Últimos Dias em Regência. Com oito minutos de duração, um documentário produzido pelo Grupo de Estudo e Pesquisa em Populações Pesqueiras e Desenvolvimento do Estado (Geppedes) retrata o clima de apreensão e incertezas que predomina em Regência, Linhares (norte do Estado), com a chegada da onda de lama dos rejeitos da barragem da Samarco/Vale rompida em Mariana (MG).
Na vila de pescadores está localizada a foz do rio Doce, onde a lama encontrou o oceano na tarde deste sábado (21) – foto ao lado. Os relatos mostram que as famílias estão há dias sem dormir, sensibilizadas não só com a perda da referência que o manancial sempre representou para a vila, como devido ao temor do que será deixado para as futuras gerações.
“É a população humilde que depende do rio, não as empresas”, diz um dos pescadores do documentário. “A morte está chegando e vai matar quem está aqui na Boca do Rio”, sentencia outro.
Eles lembram que a comunidade já vem enfrentando dificuldades devido à seca do rio Doce e assoreamento, o que interferiu também no abastecimento de água aos moradores. Há dias isso é feito por poço artesiano e caminhões-pipa, já que o rio salinizou, com a baixa vazão e o avanço do mar.
A situação agora se agravou porque a navegação e a pesca já estão proibidas, impedindo que as famílias garantam seu sustento. Com a contaminação pela lama de rejeitos, a atividade se tornará impraticável. Além disso, preocupam os moradores os impactos ao meio ambiente e à qualidade da água, e à própria alimentação dessas famílias.
As entrevistas também revelam que a comunidade está desassistida tanto pelo poder público como pelas empresas responsáveis pela tragédia. O Estado não dá respostas e a mineradora também não aparece. “Ninguém chega aqui para conversar. E tem alguém culpado, né? Tomara que esse alguém chegue para conversar logo, porque a situação é crítica e delicada”.
“Estamos preocupados porque estamos vendo uma certa comodidade da empresa, por ela ser uma financiadora de grandes políticos. Eles não estão preocupados com a comunidade e sim com a questão empresarial de geração de renda e emprego, e não da vida. Estão preocupados em resolver o problema de voltar a gerar renda para a empresa”.
Outro temor é em relação ao processo que pretende instalar o porto da Manabi na região, o que também irá impactar Regência.

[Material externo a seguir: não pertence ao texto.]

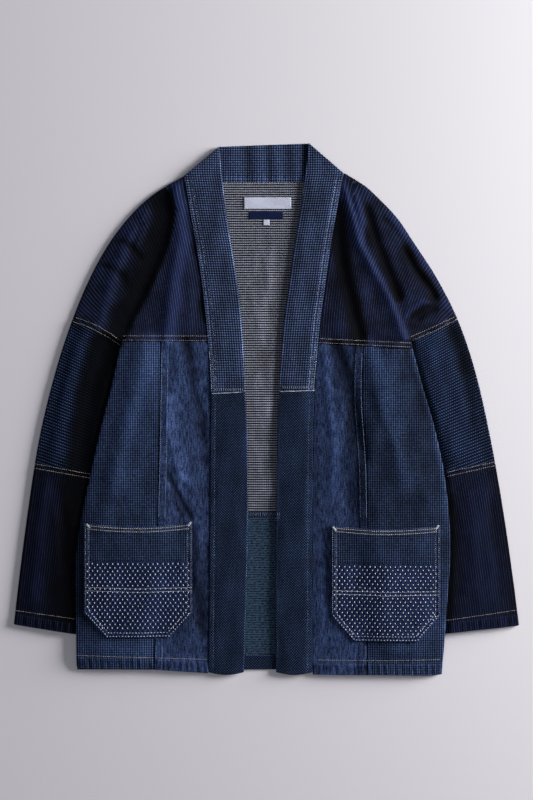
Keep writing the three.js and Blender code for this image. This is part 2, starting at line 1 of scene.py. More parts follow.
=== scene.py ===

Assim como tem acontecido agora na questão de lama, o documentário mostra que a ausência de informações e da presença do poder público na vila têm gerado conflitos dentro da própria comunidade, o que divide e desmobiliza, uma estratégia que atende aos interesses das empresas e seus grandes projetos impactantes.
“A gente teme que a situação caia no dilema de ter que salvar Regência’ ou ‘ter que salvar o mar”.
Os autores do documentário são Daniela Zanetti, João Paulo Lyrio Izoton e Ana Oggioni.
Pedido de socorro
A comunidade de Regência vem fazendo insistentes apelos para que a onda de lama seja contida antes de chegar à foz do rio Doce.
O mais recente deles foi feito na página Regência Surf, no Facebook, e denuncia a omissão em relação às comunidades da área – além de Regência, o distrito de Povoação.
“Depois de todos os pedidos e manifestações, nada foi feito até agora para que essa lama não chegue até Regência e a foz do rio Doce.
A comunidade alerta que está em risco o futuro de 900 famílias, fora os moradores de Areal, que fica a seis quilômetros de Regência, e os ribeirinhos.
“Continuamos gritando por socorro e que nossas autoridades e os órgãos competentes tenham cuidado para não tomar decisões que poderão prejudicar a vida de muitas famílias, que estão aqui sem nenhum tipo de assistência ou orientação”.
Sem renda
O temor dos pescadores de Regência é sentido pelas famílias que dependem da atividade em Baixo Guandu e Colatina, cidades do noroeste do Estado, que já vivem os efeitos da chegada da onda de lama.
Em contato com os rejeitos, os peixes do rio Doce morreram e não há qualquer expectativa em relação à renda que irá sustentar suas famílias a partir de agora. O desespero é o mesmo para os vendedores de peixes e produtores de redes de pesca.
Os pescadores que fizeram estoque para vender antes da enxurrada de rejeitos estão com as vendas paradas. Com medo de contaminação, a população se recusa a consumir peixe. “Nem nos restaurantes as pessoas querem peixe e até os de água salgada não têm saída”, contou o prefeito de Baixo Guandu, Neto Barros (PCdoB).
Uma reunião entre os pescadores do município e a Samarco/Vale foi realizada nessa quinta-feira (19), cobrando medidas da empresa para a situação dessas famílias. Ainda não há, porém, qualquer resposta. Neto Barros alerta, ainda, que os pescadores não estão recebendo o benefício referente ao defeso.